Here are some ideas:

Volunteer together

Mail a letter to them telling them your favorite memory, date, experience

Try to cook one new meal a week, branching out from your normal routine

Plan a game night, either as a couple or perhaps with some friends

Make a date to go visit that museum, art studio, flea market or restaurant that you’ve been talking about

2. They’re Your Best Friend

Friendship is the foundation to a successful romantic relationship. Sex is great, passion is important, and romance nice but those alone won’t get you through 60 years with this person. Neither will that help you weather the storms of career changes, rebellious kids, a fluctuating economy, and more loads of laundry then you care to imagine.

Do you have fun with them?

Do you both keep each other laughing?

Are they the first one you turn to at the end of a rough day?

Do they get you better than you get yourself sometimes?

Don’t take this for granted. And don’t let it go too easily. You’d be surprised how difficult that is to find.

3. You’re more with them than without them

Think back to who you were as a person and where you were at in your life/career before this other person came into your life. Now look at where you are today.

Have you taken risks you might have otherwise avoided?

Have they encouraged your pursuits, challenged you to push yourself and generally supported you going after your dreams?

Has being in relationship with this person helped you see those areas where you need to improve (selfish, lazy, talk too much, judgmental)?

Maybe they’ve helped you become more compassionate, outward thinking or open-minded, given you an appreciation for a completely new issue or topic or helped you dream in ways you didn’t think were possible.

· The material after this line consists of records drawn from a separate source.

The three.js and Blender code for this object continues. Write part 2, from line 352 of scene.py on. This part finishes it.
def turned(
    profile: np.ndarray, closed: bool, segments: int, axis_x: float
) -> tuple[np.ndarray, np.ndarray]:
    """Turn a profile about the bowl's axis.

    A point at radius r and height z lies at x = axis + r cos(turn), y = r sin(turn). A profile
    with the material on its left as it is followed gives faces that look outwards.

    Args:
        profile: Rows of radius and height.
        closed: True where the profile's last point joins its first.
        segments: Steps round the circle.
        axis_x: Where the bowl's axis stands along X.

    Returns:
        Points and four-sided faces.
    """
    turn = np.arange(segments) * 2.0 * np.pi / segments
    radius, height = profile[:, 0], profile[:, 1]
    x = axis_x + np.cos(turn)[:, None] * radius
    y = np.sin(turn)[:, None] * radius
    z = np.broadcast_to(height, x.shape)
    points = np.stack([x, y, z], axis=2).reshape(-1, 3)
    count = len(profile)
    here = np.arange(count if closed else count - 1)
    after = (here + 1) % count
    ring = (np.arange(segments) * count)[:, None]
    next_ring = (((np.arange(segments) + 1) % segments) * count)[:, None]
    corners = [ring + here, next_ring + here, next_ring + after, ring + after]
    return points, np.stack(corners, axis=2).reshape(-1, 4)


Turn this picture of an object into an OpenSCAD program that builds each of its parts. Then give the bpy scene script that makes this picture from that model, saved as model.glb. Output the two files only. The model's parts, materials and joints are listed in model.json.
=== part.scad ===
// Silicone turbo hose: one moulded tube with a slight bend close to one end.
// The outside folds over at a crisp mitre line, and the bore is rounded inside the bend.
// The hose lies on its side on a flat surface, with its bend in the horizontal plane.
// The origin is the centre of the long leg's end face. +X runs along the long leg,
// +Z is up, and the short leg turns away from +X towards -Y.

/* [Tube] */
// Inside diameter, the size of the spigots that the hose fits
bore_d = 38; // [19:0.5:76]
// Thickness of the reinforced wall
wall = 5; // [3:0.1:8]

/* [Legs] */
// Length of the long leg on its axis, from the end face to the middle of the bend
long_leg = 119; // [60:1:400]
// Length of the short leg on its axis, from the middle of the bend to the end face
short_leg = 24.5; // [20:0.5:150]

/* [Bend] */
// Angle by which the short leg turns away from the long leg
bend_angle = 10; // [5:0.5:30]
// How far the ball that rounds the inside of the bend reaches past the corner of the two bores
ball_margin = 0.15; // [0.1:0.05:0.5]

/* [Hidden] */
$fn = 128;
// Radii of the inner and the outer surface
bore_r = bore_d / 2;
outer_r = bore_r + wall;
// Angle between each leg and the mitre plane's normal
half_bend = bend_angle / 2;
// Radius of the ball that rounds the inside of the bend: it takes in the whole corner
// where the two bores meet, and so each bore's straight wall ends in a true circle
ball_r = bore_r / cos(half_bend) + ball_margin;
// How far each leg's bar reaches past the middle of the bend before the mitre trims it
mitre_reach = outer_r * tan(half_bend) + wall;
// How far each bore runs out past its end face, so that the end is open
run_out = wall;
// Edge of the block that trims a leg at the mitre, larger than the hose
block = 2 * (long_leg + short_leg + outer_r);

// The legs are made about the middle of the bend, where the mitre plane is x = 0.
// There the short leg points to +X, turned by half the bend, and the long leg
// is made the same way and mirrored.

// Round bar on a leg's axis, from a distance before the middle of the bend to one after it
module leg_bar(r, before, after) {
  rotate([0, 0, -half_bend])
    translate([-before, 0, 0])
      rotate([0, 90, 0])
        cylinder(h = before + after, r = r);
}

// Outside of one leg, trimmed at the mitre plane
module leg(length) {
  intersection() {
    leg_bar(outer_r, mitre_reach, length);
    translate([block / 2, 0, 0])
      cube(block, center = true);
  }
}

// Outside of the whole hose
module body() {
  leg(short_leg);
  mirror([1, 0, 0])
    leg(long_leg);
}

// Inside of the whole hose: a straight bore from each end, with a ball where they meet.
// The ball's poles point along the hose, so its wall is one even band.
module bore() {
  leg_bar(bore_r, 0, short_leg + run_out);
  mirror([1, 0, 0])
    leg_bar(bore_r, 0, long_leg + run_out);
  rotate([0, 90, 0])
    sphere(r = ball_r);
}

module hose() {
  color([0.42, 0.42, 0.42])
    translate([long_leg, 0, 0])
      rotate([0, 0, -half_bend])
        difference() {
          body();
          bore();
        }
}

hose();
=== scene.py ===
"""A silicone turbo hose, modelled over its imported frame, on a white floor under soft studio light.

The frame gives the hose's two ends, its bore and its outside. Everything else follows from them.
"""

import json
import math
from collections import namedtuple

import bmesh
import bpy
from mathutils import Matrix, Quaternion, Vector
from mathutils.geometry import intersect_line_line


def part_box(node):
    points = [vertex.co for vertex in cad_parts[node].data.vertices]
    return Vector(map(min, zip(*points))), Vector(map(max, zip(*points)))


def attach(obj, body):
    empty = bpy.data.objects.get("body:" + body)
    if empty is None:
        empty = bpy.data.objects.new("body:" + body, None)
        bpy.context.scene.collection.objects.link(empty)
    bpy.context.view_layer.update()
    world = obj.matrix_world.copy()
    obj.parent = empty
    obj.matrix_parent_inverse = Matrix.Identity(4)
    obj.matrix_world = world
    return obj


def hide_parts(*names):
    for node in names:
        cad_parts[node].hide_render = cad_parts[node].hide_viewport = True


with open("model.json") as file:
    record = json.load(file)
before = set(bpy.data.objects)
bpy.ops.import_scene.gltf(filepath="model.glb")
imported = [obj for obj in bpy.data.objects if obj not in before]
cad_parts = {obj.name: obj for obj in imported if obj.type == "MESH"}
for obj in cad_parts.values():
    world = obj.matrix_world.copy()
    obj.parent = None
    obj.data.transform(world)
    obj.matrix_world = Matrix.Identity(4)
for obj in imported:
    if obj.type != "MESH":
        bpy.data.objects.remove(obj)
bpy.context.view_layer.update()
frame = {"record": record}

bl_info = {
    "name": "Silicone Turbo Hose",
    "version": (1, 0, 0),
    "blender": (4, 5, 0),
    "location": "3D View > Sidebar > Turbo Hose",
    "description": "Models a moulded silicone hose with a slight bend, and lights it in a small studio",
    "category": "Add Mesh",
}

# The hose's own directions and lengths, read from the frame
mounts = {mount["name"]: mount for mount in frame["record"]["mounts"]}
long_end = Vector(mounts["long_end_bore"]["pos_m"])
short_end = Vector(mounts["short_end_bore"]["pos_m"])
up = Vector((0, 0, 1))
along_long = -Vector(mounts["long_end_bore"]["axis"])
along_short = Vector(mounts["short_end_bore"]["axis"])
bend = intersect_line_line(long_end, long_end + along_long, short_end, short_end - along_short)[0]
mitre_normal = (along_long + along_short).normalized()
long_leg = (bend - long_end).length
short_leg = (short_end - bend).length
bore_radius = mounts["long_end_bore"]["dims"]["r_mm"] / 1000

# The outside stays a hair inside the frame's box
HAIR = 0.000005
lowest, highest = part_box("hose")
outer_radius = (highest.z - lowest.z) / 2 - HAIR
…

In other words, are you a better person today for having been with them than you were before you met them?

Equally important, are they better for having been with you?

If the answer is no, then it’s probably time to say good-bye. But if the answer is a resounding, surprising ’YES,’ then go write them a sweet card to remind them why they’re the best thing that’s ever happened to you.

Have you reached a point in a relationship where you had to decide to stay or go, and you stayed? What kept you?